By the way, our black brothers and sisters know these statistics and they know none of us would stand when posed with that question, which is why they’re suspicious when we pretend that “all lives matter.”

Which brings me to the hard, holy questions raised by today’s Gospel and Jesus’ parable of the Samaritan. All of this begins and ends with questions, after all. That lawyer gets the ball rolling with a question: “What must I do to inherit eternal life?” And Jesus asks him a couple questions in return: “What is written in the law? What do you read there?” 

The lawyer answers correctly – “love the Lord with all your heart, soul, mind, and strength…and love your neighbor as yourself” – but then he asks another question: “But who is my neighbor?” And after that tale about the sad sack who gets robbed, beaten, left for dead and all the rest; the story about the priest and the Levite who pass him by and the Samaritan who finally stops to help; Jesus wraps it all up with yet another question. Not a moral. Not a sermon. Not a lecture. But a question: “Which one was a neighbor?” 

The answer, of course – finally something even the lawyer couldn’t deny – is, “The one who showed mercy.”

And in light of recent events – the shooting in Louisiana, the shooting in Minnesota, the shootings in Dallas, the shootings in Orlando – we are in need of some mercy, people. We are being called to not only ask ourselves some more of the same hard questions we’ve been asking for generations, I think we’re being called – by the bodies very literally lying on the side of the road – to do more than just answer the questions, but move and be moved by the compassion we proclaim, to acts of mercy, like the Samaritan in Jesus’ parable.

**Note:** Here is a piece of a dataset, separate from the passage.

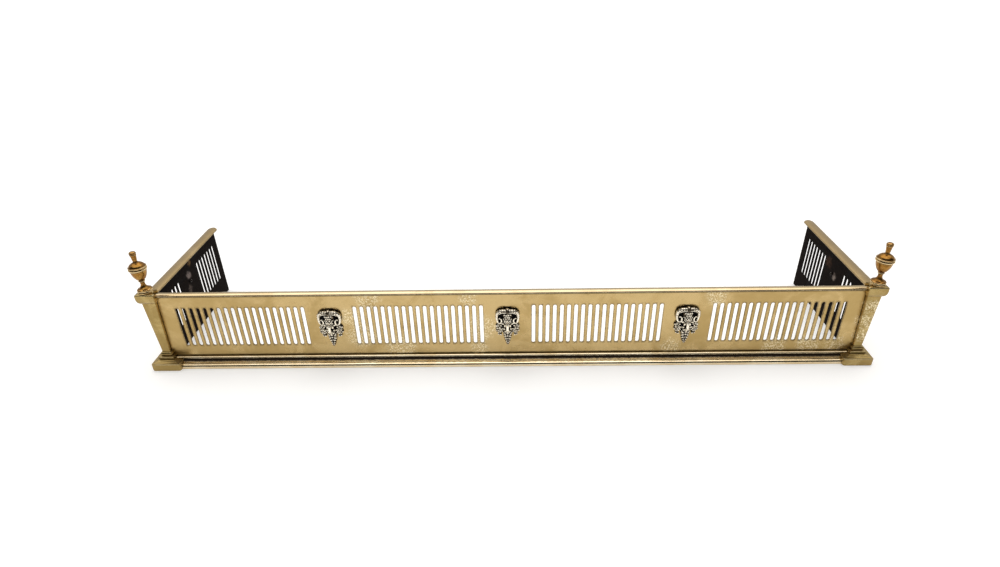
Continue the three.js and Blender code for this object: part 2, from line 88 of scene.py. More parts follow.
# Quads of a grid of points: each joins a point to its neighbours in the next column and the next row,
# and either way can close on itself.
def gridFaces(rows, columns, wrapRows=False, wrapColumns=False):
    r = np.arange(rows if wrapRows else rows - 1)[:, None]
    c = np.arange(columns if wrapColumns else columns - 1)[None, :]
    nextR, nextC = (r + 1) % rows, (c + 1) % columns
    corners = [r * columns + c, r * columns + nextC, nextR * columns + nextC, nextR * columns + c]
    return np.stack(corners, -1).reshape(-1, 4)


# A shell is a grid of points with its faces, a material number and how hollow each point is.
def gridShell(grid, wrapRows=False, wrapColumns=False, material=0, hollow=0.0):
    rows, columns = grid.shape[:2]
    return dict(points=grid.reshape(-1, 3), faces=gridFaces(rows, columns, wrapRows, wrapColumns).tolist(),
                material=material, hollow=np.broadcast_to(hollow, (rows, columns)).reshape(-1))


# Stacks the shells' points, and moves each shell's faces on by the number of points before it.
def joined(shells):
    starts = np.cumsum([0] + [len(s["points"]) for s in shells])
    faces = [[i + start for i in face] for s, start in zip(shells, starts) for face in s["faces"]]
    return np.vstack([s["points"] for s in shells]), faces


# Merges points nearer than the merge distance, drops faces without area unless told to keep them, and
# turns the faces outwards.
def weld(mesh, dissolve=True):
    work = bmesh.new()
    work.from_mesh(mesh)
    bmesh.ops.remove_doubles(work, verts=work.verts, dist=mergeDistance)
    if dissolve:
        bmesh.ops.dissolve_degenerate(work, edges=work.edges, dist=mergeDistance)
    bmesh.ops.recalc_face_normals(work, faces=work.faces)
    work.to_mesh(mesh)
    work.free()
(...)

What I mean is, Facebook posts and Twitter tweets alone aren’t going to change things. Even the most earnest of prayer vigils and marches down Main Street aren’t going to change things, all by themselves. God knows sermons alone – no matter how many or how well they are preached – could never be enough. Don’t get me wrong, all of it is something – posts and tweets and prayers and protests – they aren’t nothing. They are motivated by love and they are expressions of compassion, and that’s a beautiful, faithful thing, for sure.

But I read not long ago that compassion is one thing – it’s a holy, faithful, gut feeling – and it is good. But compassion isn’t mercy. Mercy, someone smarter than me has said, is compassion in action. In other words, the priest and the Levite in Jesus’ story could very well have felt sincere, faithful, loving compassion … even as they walked by on the other side of the road; or scrolled through their Facebook feed; or changed the channel; or flipped through the newspaper. The Samaritan, though, showed mercy. He expressed it. He was moved to do something. He put his compassion into motion, and loved his neighbor, as a result. 

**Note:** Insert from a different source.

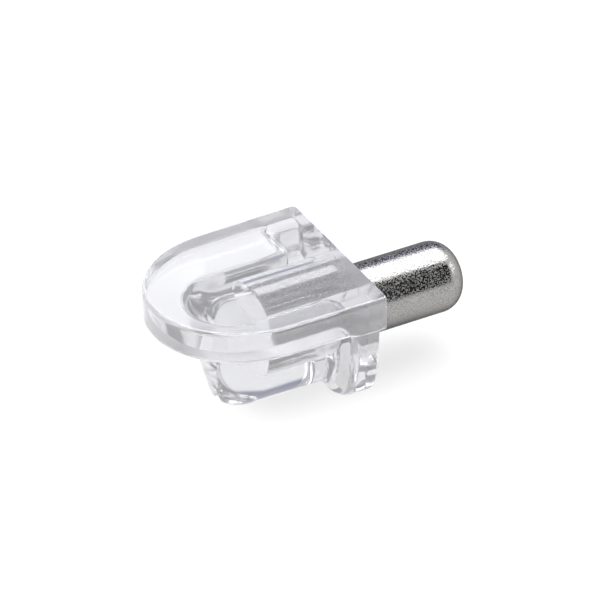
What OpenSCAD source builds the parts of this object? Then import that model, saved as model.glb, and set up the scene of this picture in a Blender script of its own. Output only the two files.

When Martin Luther King, Jr. taught about the Good Samaritan, he suggested that the priest and the Levite – the righteous, God-fearing, Chosen Ones who should have known better and who should have done differently – asked the wrong question as they saw and walked by the dying man on the side of the road. King suggests the big question in their heart of hearts was all about themselves: “What will happen to me if I stop and help?” 

The Samaritan, though, King says, asks the better, faithful, merciful question: “What will happen to him – what will happen to the other – if I don’t?”

That’s the kind of compassionate question we can ask to move us to mercy. “What will happen to him, or her, or them, if I do nothing?” Whether it’s Philando Castile, Alton Shelton, the 5 officers in Dallas, or the 49 men and women at that nightclub in Orlando, I think we’re being called to get to know our neighbor, so that we will care about what might happen to them if we continue to do less than enough, or nothing at all.

I wonder how many of us have had conversations with people of color about what we really think or wonder or doubt or fear about the whole “Black Lives Matter” movement. And what it means to them, or not.

I wonder how many of us have had conversations with people of color about how or why or if they are fearful of being followed by a police car, in a town like New Palestine.

I wonder how many of us have had conversations with a police officer about what makes his/her job scary or safe or rewarding or not.

I wonder how many of us have had people of color in our kitchens, or in our classrooms, or in line behind us at communion often enough to really get to know them.

(If you don’t know or can’t find a person of color to have these conversations with, that’s precisely the problem and kind of my point.)

Because the sad truth is we don’t know enough of our neighbors, if we count our neighbors the way God does – as anyone and everyone beyond these walls, beyond the city limits, and beyond the comfortable, familiar social circles of life as we live it. And until we do… until we see “them” as “us”, like the Samaritan did, we won’t be moved to the kind of merciful action God invites us to.

I started out talking about Sunday School and the sweet and good and nice ways we tend to teach what would, could, should be harder lessons for the rest of us. And I remembered that oldie, but goody kind of Sunday School song, too, that sounds sweet and good and nice on the surface: “red and yellow black and white, they are precious in his sight, Jesus loves the little children of the world.” 

Simple and sweet as it sounds, there’s a hard lesson there we’re still trying to learn. Jesus does love the whole lot of us – “red and yellow, black and white” and everyone in between. And when we start crossing the street, like the Samaritan did; taking some risks, like the Samaritan did; acting in love, like the Samaritan did… 

...when we start living more like the Samaritan – more like God does, in Jesus – compassion will become mercy; mercy will become love; and that kind of love for one another is God’s hope for the sake of the world.

Amen

Notes:

Sources for the statistics on racial disparities in the U.S. include the United States Sentencing Commission, the Bureau of Justice Statistics, and the National Center for Education Statistics.

Several elements of this sermon were very much inspired by Amy-Jill Levine's chapter on the parable of the Good Samaritan in her book Short Stories by Jesus, particularly the insight about the difference between "compassion" and "mercy," as well as the interpretation of the parable by Martin Luther King, Jr.